Mid-market firms across the UK are outperforming larger and smaller counterparts, achieving double-digit turnover growth despite persistent inflationary pressures, according to a new study by accountancy and business advisory firm BDO.
Turnover Growth Outpaces Inflation
The BDO report, based on data from 1,000 mid-market companies (those with turnover between £50 million and £500 million), shows that average turnover rose by 12% over the past year. This growth rate is more than double the current inflation rate of around 6%, indicating real-term expansion. The sector now employs over 14 million people and contributes £1.5 trillion to the economy annually.
Drivers of Resilience
Key factors behind this resilience include strong domestic demand, investment in technology, and a focus on export markets. BDO noted that mid-market firms have been agile in adapting to supply chain disruptions and rising costs, with many passing on price increases to customers without significant loss of business.
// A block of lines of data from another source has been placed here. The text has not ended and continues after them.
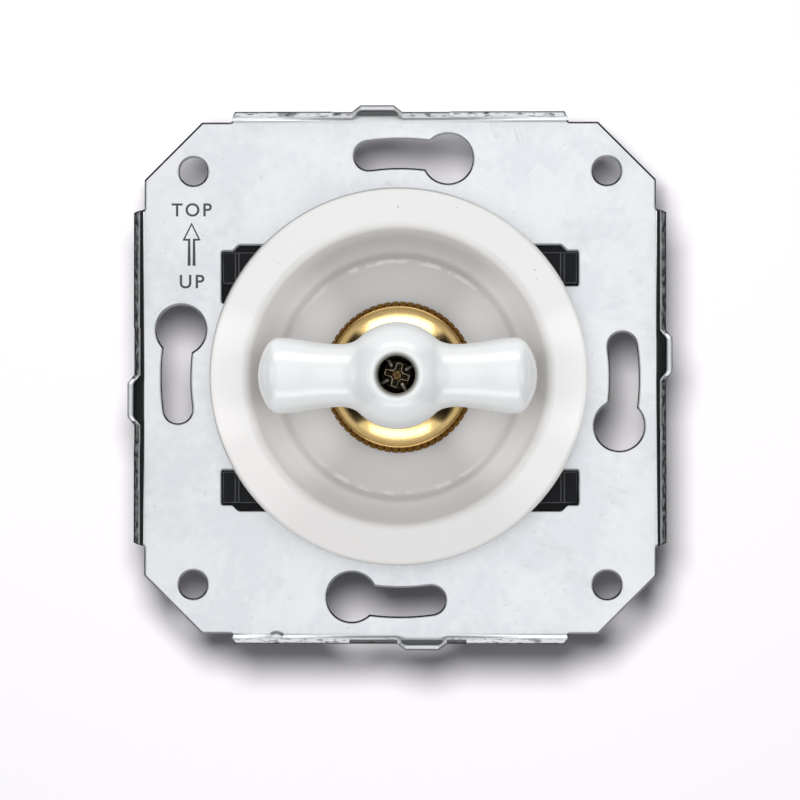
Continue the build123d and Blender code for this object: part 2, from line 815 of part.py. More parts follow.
os.makedirs("parts", exist_ok=True)
nodes = {
    "support_plate": support_plate(),
    "porcelain_bowl": porcelain_bowl(),
    "bowl_washer": bowl_washer(),
    "ring_nut": ring_nut(),
    "threaded_bush": threaded_bush(),
    "lever_handle": lever_handle(),
    "handle_washer": handle_washer(),
    "handle_screw": handle_screw(),
    "spindle": spindle(),
    "spindle_clip": spindle_clip(),
    "mechanism_housing": mechanism_housing(),
    "rear_cover": rear_cover(),
    "cover_screws": cover_screws(),
    "rotor": rotor(),
    "contact_bridge": contact_bridge(),
    "bridge_rivets": bridge_rivets(),
    "fixed_rivets": fixed_rivets(),
    "common_contact": strip(common_outline(0), UPPER_LEFT),
    "contact_one": strip(right_outline(0), UPPER_RIGHT),
    "contact_two": strip(lower_outline(0), LOWER_RIGHT),
    "detent_spring_upper": detent_spring(1),
    "detent_spring_lower": detent_spring(-1),
    "terminal_clamps": Compound([terminal_clamp(corner) for corner in WIRED_CORNERS]),
    "terminal_screws": Compound([terminal_screw(corner) for corner in WIRED_CORNERS]),
}
for name, shape in nodes.items():
    export_step(shape, f"parts/{name}.step")
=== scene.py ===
import math

import bpy
from mathutils import Matrix, Vector


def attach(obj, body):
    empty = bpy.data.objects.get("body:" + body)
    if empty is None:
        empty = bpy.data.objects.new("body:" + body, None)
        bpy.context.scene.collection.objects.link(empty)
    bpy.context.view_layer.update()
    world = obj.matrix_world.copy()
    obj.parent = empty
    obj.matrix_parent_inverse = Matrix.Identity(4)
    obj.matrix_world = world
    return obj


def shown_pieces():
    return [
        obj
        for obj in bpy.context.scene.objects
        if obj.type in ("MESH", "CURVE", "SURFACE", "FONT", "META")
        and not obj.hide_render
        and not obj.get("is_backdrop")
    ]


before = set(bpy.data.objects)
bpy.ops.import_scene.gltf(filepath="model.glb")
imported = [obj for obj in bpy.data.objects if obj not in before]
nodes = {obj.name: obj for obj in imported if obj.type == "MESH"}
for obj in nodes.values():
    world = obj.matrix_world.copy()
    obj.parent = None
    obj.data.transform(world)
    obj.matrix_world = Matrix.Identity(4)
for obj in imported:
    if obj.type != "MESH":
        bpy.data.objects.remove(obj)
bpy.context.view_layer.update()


# Support plate: stamped from sheet steel that was zinc plated in the coil. Its faces carry a cloudy bloom,
# fine scratches and specks. Its punched edges are dark, with painted shade darkest where they face up. Its
# folds carry painted shade and reflection, and the sheared edges of its lips are torn, with painted light
# and shade by side. It lies on the wall, clamped between the bowl and the housing.
MM = 0.001


class Value:
    """The output of a shader node. Arithmetic on it adds Math nodes to the same material."""

    def __init__(self, finish, socket):
        self.finish = finish
        self.socket = socket

    def math(self, operation, *operands):
        sockets = dict(enumerate(operands))
        return self.finish.node("ShaderNodeMath", {"operation": operation}, sockets)

    def __add__(self, other):
        return self.math("ADD", self, other)

    def __radd__(self, other):
        return self.math("ADD", other, self)

    def __sub__(self, other):
        return self.math("SUBTRACT", self, other)

    def __rsub__(self, other):
        return self.math("SUBTRACT", other, self)

    def __mul__(self, other):
        return self.math("MULTIPLY", self, other)

    def __rmul__(self, other):
        return self.math("MULTIPLY", other, self)

    def __truediv__(self, other):
        return self.math("DIVIDE", self, other)

    def __gt__(self, other):
        return self.math("GREATER_THAN", self, other)

    def __abs__(self):
        return self.math("ABSOLUTE", self)

    def root(self):
        return self.math("SQRT", self)

    def at_least(self, other):
        return self.math("MAXIMUM", self, other)

    def at_most(self, other):
        return self.math("MINIMUM", self, other)


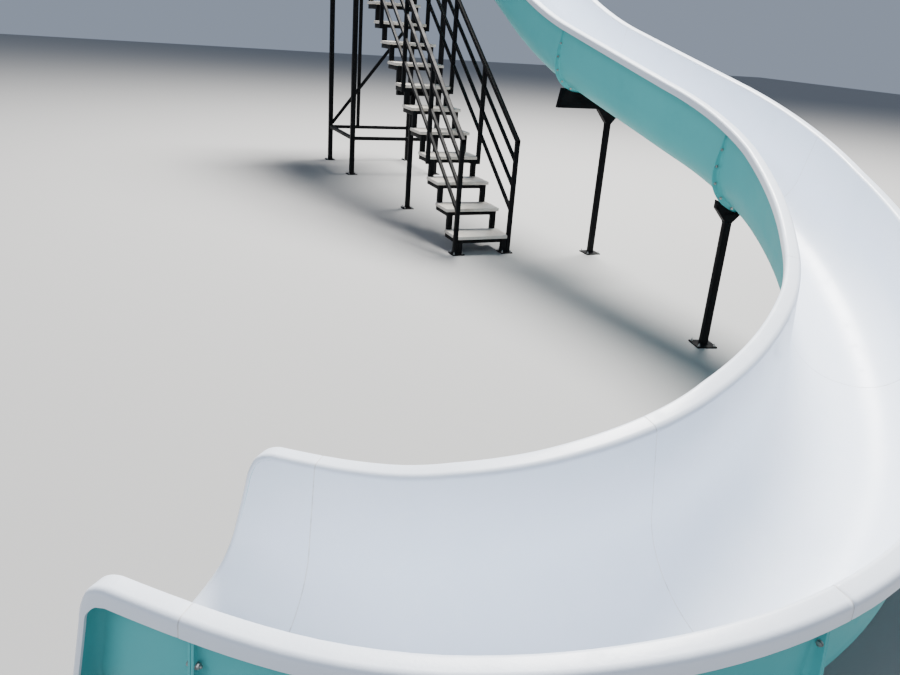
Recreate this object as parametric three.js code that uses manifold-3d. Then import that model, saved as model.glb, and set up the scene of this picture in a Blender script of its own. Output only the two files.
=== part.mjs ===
// Water slide tower: an open flume that runs down beside an open-riser steel stair and turns at its
// foot, on square steel posts. Millimetres, +Z up. The origin is on the ground under the stair's left
// foot, X points across the treads to the right, and Y points up the flight.
import * as THREE from 'three';
import { mergeVertices } from 'three/addons/utils/BufferGeometryUtils.js';
import Module from 'manifold-3d';

const wasm = await Module();
wasm.setup();

// Clearance left between two pieces that touch
const GAP = 0.3;

// Stair
const FIRST_RISE = 170;
const RISE = 200;
const GOING = 274;
const RISERS = 15;
const NOSE = 30;
const TREAD_LEFT = -25;
const TREAD_RIGHT = 523;
const TREAD_DEPTH = 294;
const TREAD_OVERHANG = 22.3;
const SLAB = 30;
const STRINGER_TUBE = 50;
const FOOT_X = [0, 498];
const FOOT_PLATE = 120;
const LEG_PLATE = 130;
const PLATE = 10;

// Deck and tower frame
const DECK_TOP = FIRST_RISE + (RISERS - 1) * RISE;
const DECK_FRONT = (RISERS - 1) * GOING - NOSE;
const DECK_LEFT = -90;
const DECK_RIGHT = 1510;
const DECK_DEPTH = 1470;
const DECK_BEAM = 80;
const LEG_TUBE = 60;
const LEG_X = [120, 1320];
const LEG_Y = [3970, 5120];
const MIDDLE_POST_X = 530;
const TIE_TOP = 500;
const TIE_TUBE = 45;
const BRACE_TUBE = 40;

// Railings
const RAIL_HEIGHT = 900;
const RAIL_TUBE = 40;
const BAR_TUBE = 30;
const BAR_DROPS = [215, 445, 670];
const RAIL_POST_TREADS = [1, 4, 7, 10, 13];
const GUARD_HEIGHT = 1000;
const GUARD_DROPS = [240, 480, 720];

// Flume section, heights measured down from the top of the rim
const FLUME_DEPTH = 552;
const INNER_HALF = 290;
const CREASE_HALF = 306;
const RIM_HALF = 376;
const CORNER_RADIUS = 272;
const CORNER_STEPS = 7;
const LIP_DROP = 50;
const EDGE_ROUND = 18;
const SHELL = 8;
const FLANGE = 40;
const FLANGE_THICK = 8;

// Flume path from the deck: run, plan radius (0 is straight), and the fall and the bank reached at the
// end of each stretch; the bank is the rise across the flume towards the inside of the bend
const FLUME_X = 1031;
const STRETCHES = [
  { run: 350, radius: 0, fall: 0, bank: 0 },
  { run: 1250, radius: 0, fall: 0.5, bank: 0 },
  { run: 1400, radius: 0, fall: 0.51, bank: 0 },
  { run: 1200, radius: 0, fall: 0.23, bank: 0 },
  { run: 1480, radius: 0, fall: 0.226, bank: 0 },
  { run: 1220, radius: 3600, fall: 0.29, bank: 0.136 },
  { run: 1100, radius: 3600, fall: 0.22, bank: 0.12 },
  { run: 900, radius: 3600, fall: 0.125, bank: 0.28 },
  { run: 890, radius: 3600, fall: 0.064, bank: 0.265 },
  { run: 870, radius: 1430, fall: 0.11, bank: 0.145 },
  { run: 340, radius: 1430, fall: 0.0964, bank: 0.1164 },
  { run: 250, radius: 1120, fall: 0.061, bank: 0.0796 },
  { run: 200, radius: 4500, fall: -0.0116, bank: 0.0415 },
  { run: 263, radius: 0, fall: -0.085, bank: -0.005 },
  { run: 330, radius: 0, fall: -0.085, bank: -0.005 },
];
const STEP_RUN = 300;
const STEP_TURN = 6;
const JOINTS = [0, 2050, 4100, 6475, 8270, 10190, 11500, 12000];
const FLUME_NAMES = ['flume_entry', 'flume_upper', 'flume_middle', 'flume_bend_upper',
  'flume_bend_lower', 'flume_end_bend', 'flume_exit'];

// End edge of the exit, a smooth line from the top of the rim down past the floor: distance past the
// end of the rim, and height over it. The edge is turned so that the outer side is the longer one, and
// a return flange as wide as the rim runs along it, with a lip turned back from the flange.
const EXIT_RIM = 11713;
const EXIT_EDGE = [[-52, 0], [0, -21], [24, -73], [33, -142], [46, -250], [60, -345], [77, -430],
  [125, -560], [205, -720]];
const EXIT_EDGE_STEPS = 24;
const EXIT_SKEW = 0.065;
const EXIT_RETURN = 85;
const EXIT_RETURN_THICK = 10;
const EXIT_LIP = 24;

// Slide posts
const POST_TUBE = 50;
const POST_PLATE = 150;
const HEAD_RISE = 36;
const SADDLE_LEFT = 226;
const SADDLE_RIGHT = 463;
const SADDLE_HEIGHT = 135;
const SADDLE_SLANT = 34;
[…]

According to Kaley Crossthwaite, partner at BDO, “Mid-market businesses have shown remarkable adaptability, leveraging their scale to invest in innovation and talent while managing cost pressures.”
Challenges Ahead
Despite the positive outlook, the report warns that headwinds remain. Skills shortages, rising interest rates, and geopolitical uncertainty could temper future growth. More than 60% of respondents cited recruitment difficulties as a top concern, while 45% said access to finance for investment was a barrier. Crossthwaite added, “To sustain momentum, these firms need continued support from policymakers on skills, infrastructure, and access to capital.”
Regional Variations
The report also highlights regional disparities, with firms in London and the South East growing fastest (14% turnover increase), while those in the North East and Wales lagged behind at 8%. However, all regions recorded positive growth, underscoring the broad-based nature of the recovery.
Outlook
BDO forecasts that mid-market firms will continue to drive UK economic growth, with turnover expected to increase by a further 8-10% in the next year. This would significantly outpace overall GDP growth, reinforcing the sector's role as an engine of the economy.